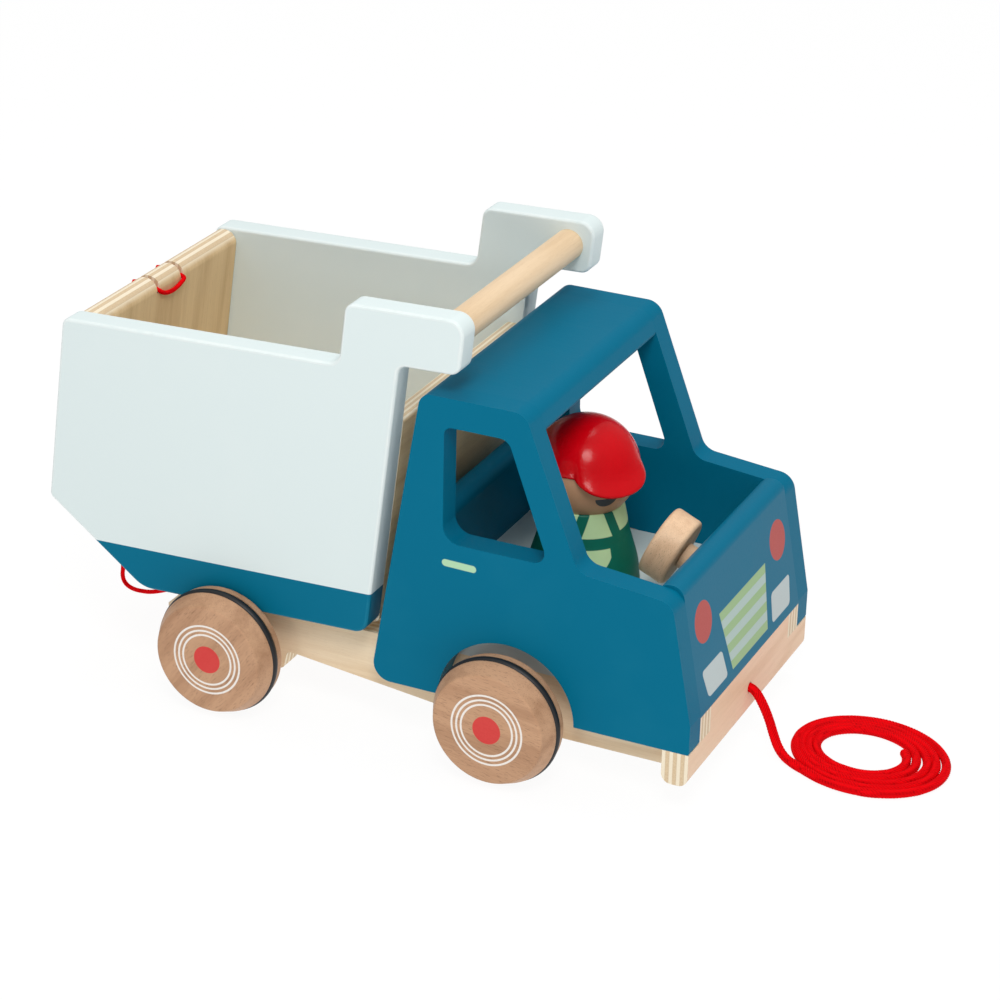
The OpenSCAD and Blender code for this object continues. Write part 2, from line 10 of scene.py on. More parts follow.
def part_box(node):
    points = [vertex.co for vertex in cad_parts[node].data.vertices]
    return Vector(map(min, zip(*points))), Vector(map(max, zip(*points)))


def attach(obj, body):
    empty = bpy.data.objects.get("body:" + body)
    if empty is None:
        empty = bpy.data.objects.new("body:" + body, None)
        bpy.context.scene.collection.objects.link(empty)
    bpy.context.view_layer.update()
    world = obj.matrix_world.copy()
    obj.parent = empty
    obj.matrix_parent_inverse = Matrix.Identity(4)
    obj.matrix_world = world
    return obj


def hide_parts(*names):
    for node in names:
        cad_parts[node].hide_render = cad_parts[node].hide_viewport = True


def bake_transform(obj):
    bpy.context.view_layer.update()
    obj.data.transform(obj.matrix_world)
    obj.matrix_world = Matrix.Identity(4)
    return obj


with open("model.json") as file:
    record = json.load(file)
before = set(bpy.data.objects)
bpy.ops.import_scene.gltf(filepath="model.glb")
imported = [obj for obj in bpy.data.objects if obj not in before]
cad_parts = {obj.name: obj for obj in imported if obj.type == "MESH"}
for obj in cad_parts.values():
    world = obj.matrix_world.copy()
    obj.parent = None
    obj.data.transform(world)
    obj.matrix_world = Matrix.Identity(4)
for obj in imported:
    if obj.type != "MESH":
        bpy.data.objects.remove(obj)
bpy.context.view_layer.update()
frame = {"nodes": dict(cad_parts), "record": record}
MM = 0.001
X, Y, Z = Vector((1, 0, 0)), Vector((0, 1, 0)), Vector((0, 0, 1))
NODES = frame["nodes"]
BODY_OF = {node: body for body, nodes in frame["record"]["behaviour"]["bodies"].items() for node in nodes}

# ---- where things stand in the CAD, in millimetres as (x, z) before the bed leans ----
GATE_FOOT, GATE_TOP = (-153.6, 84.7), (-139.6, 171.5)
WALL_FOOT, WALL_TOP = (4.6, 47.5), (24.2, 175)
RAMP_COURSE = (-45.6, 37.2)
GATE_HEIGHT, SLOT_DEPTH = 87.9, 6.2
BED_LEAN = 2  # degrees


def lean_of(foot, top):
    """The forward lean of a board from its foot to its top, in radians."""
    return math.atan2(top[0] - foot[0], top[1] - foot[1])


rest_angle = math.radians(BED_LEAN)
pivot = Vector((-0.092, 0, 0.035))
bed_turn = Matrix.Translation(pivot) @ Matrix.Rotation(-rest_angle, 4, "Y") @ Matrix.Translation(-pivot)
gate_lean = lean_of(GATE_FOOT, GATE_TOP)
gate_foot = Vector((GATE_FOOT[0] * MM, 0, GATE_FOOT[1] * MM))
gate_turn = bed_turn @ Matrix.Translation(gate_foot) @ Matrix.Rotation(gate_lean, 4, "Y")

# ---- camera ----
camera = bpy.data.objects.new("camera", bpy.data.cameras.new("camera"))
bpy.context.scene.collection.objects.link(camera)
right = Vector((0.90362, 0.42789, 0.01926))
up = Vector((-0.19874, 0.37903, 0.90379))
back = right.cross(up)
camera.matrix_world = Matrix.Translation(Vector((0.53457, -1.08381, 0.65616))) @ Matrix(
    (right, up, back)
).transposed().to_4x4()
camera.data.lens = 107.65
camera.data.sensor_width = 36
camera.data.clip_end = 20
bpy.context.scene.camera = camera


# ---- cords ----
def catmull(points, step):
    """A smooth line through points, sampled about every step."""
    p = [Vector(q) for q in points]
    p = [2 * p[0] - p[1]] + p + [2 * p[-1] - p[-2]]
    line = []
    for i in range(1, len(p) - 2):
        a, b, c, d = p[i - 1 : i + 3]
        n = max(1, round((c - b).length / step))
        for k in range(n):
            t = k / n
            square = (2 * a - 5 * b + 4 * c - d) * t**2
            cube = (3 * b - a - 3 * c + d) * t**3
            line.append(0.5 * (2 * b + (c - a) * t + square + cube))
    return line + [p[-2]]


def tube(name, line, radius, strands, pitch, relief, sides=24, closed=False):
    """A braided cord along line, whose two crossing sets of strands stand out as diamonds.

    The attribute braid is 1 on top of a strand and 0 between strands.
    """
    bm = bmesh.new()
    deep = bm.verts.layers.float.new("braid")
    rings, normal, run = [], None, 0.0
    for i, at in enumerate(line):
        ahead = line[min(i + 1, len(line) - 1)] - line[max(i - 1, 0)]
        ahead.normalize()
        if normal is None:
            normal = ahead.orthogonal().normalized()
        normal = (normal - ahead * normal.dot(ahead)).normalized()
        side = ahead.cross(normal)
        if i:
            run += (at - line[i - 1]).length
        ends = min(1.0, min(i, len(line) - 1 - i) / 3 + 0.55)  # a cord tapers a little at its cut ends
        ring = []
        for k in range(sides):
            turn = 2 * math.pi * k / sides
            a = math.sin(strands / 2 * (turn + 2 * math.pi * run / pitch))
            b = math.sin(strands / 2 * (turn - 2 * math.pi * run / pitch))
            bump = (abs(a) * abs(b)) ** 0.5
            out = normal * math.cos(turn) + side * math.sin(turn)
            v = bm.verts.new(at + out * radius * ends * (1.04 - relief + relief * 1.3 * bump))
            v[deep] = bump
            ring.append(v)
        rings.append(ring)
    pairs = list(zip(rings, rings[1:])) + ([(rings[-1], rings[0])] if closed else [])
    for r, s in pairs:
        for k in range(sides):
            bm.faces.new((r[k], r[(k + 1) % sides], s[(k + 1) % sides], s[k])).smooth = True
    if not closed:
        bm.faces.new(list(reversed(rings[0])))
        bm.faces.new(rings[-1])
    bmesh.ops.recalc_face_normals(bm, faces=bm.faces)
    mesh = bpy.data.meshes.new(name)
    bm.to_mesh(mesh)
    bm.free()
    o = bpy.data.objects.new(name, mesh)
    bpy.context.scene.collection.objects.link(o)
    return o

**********

PROBLEM -> Copy each line that contains the word "frame".

RESPONSE FOR THIS EXERCISE ->
frame = {"nodes": dict(cad_parts), "record": record}
NODES = frame["nodes"]
BODY_OF = {node: body for body, nodes in frame["record"]["behaviour"]["bodies"].items() for node in nodes}